▶ _Data supplied_
——————————

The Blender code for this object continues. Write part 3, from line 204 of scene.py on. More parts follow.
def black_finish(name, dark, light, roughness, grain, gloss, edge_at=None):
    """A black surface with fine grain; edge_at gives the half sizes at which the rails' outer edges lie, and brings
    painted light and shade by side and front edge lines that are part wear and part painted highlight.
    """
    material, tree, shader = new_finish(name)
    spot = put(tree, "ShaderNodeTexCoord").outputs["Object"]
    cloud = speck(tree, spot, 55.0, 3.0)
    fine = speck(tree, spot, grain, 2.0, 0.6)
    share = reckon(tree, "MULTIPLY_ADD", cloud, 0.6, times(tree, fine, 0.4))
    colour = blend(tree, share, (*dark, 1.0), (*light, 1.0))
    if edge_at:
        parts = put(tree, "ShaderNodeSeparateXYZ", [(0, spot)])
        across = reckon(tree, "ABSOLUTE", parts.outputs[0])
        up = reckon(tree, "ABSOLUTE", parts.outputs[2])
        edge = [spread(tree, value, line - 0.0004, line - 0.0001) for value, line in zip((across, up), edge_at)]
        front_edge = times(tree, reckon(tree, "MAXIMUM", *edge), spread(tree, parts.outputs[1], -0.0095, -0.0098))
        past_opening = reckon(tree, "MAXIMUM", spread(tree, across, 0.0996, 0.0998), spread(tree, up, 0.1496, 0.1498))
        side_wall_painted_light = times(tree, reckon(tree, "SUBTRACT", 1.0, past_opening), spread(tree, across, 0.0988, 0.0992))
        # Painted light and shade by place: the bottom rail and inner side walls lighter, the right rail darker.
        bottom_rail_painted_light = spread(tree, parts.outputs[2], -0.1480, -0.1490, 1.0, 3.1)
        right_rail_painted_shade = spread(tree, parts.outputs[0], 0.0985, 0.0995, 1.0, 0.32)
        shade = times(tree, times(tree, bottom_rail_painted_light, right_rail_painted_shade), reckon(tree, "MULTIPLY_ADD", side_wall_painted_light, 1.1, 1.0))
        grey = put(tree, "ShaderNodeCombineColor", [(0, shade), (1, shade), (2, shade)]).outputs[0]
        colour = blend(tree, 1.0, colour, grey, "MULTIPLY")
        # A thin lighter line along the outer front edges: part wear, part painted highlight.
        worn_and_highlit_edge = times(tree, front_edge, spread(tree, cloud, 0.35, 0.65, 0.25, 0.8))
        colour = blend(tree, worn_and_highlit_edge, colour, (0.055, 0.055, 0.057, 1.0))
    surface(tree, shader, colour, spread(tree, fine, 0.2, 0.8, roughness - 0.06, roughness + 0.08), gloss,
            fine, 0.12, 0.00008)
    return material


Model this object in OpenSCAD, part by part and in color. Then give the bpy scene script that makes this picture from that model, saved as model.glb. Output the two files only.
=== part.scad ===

——————————

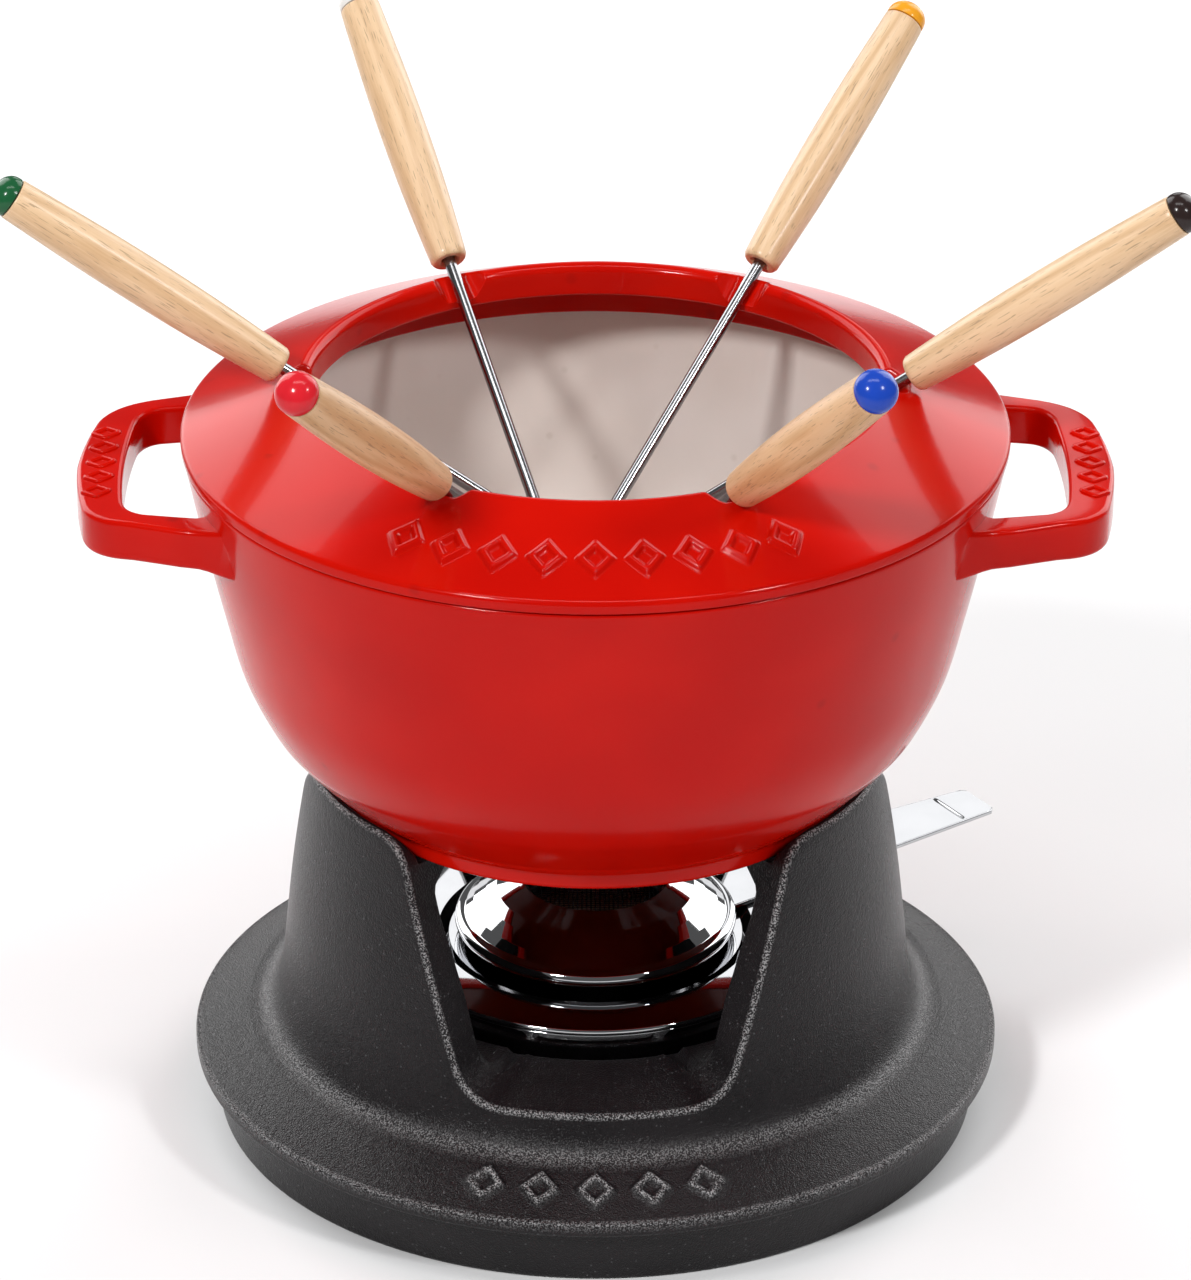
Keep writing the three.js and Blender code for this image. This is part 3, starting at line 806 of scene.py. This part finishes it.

——————————

▶ _Task description_
Pull out every line of the records that includes the string "Blender".

▶ _Task solution_
The Blender code for this object continues. Write part 3, from line 204 of scene.py on. More parts follow.
Keep writing the three.js and Blender code for this image. This is part 3, starting at line 806 of scene.py. This part finishes it.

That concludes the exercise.